Not if you use an ISA — that's the entire point of ISAs. If you use a general investment account, you'll pay capital gains tax (10–20%) on profits and dividend tax on distributions. This is why ISAs are usually the first home for index fund money.

What if the market crashes while I'm invested?

Market crashes happen. If you're investing for 20+ years, they're normal and temporary. Selling during a crash locks in losses; staying invested gives you the chance to buy at lower prices and recover when the market bounces. Time horizon is everything — if you might need the money soon, don't invest it in equities.

Can I beat the market with index funds?

No, by definition — an index fund matches the market (minus tiny fees). But "matching the market" is actually the highest-returning strategy for most people, because beating it is hard, expensive, and emotionally exhausting. Aiming for average is aiming for the 95th percentile compared to active investors.

Should I diversify beyond index funds?

Index funds are already diversified within their theme. A global equity index fund holds thousands of companies. For more diversification, consider adding bond funds or, for the curious, investment trusts (which are similar but structured differently). But most people do fine with 2–3 simple index funds.

How often should I rebalance my portfolio?

Once a year is standard. If you're targeting 80% equities / 20% bonds and the market rally pushes you to 85% / 15%, bring it back to 80%. This forces you to sell high and buy low, which is the opposite of emotional investing. Use your ISA annual allowance to add to whichever is underweight.

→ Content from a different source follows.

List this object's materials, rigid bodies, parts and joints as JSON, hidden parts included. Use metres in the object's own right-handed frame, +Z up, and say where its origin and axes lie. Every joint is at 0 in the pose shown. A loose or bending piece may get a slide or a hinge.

What's the difference between an ISA and a pension for index investing?

Both offer tax breaks, but for different timelines. An ISA is accessible any time; you pay no tax on growth. A pension is locked until 57/58 but gives you upfront tax relief (often 20–45%). For medium-term investing (5–15 years), use an ISA. For long-term retirement investing, pensions typically win because of the upfront relief and decades of tax-free growth.